The hands having been carefully washed first, flour and water, with great lumps of salt, were duly mixed together in a bowl until reduced into fairly solid paste. A clean cloth was then spread upon the ground and the paste punched hard upon it with the knuckles, care having been taken to sprinkle some dry flour first so that the paste should not stick to the cloth. When this had gone on for a considerable time the paste was balanced upon the knuckles and brought gaily bounding to where the hot cinders remained from a fire of camel dung which had previously been lighted. The flattened paste was carefully laid upon the hot ashes, with which it was then covered, and left to bake for an hour or so.
When ready, Ali Murat brought me a piece of the bread to try--which I reluctantly did so as not to offend his feelings.
"Do camel men in your country, Sahib, make as good bread as this when they cross the lut (desert)?" inquired Ali Murat, with an expectant grin from ear to ear.
"We have no camel men in my country, and no camels, and no lut! How could we then get as good bread as yours?" (Really, when one tried to forget the process of making it, which did not quite appeal to one, the bread was not bad.)
"You have no camels, sahib,--no lut--in your country?" exclaimed Ali, with his eyes fast expanding with surprise; "Why, then, did you come here?"
"We have so much scenery in my country that I thought I would come here for a change."
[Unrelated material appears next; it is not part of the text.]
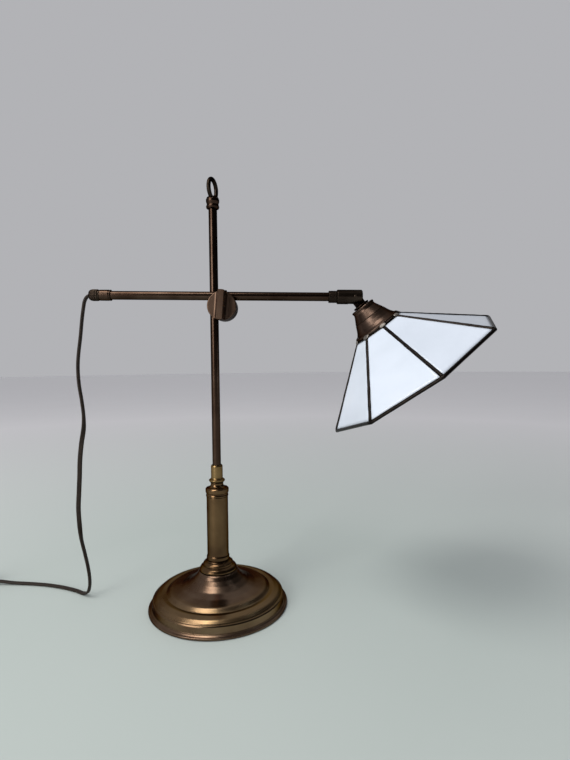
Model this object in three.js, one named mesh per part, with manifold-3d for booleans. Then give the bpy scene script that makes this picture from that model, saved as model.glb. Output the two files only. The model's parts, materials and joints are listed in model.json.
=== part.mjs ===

We left the caravanserai at 11.30 p.m. on November 9th and travelled across the plain all through the night. About 4 miles from Haoz Panch we found an ancient mud caravanserai abandoned and partly ruined. We had the hills quite close on our right and we came across a good many dry channels cut by water. We travelled on the flat all the time, but we passed on either side a great many low mounds of sand and gravel. There was absolutely nothing worth noticing in the night's journey until we came to the small villages of Heirabad and Shoshabad, eighteen miles from our last camp. Two miles further we found ourselves at Lawah (Rawar)--altitude 4,430 feet--a very large oasis with a small town of some three thousand mud huts and ten thousand inhabitants, according to native accounts.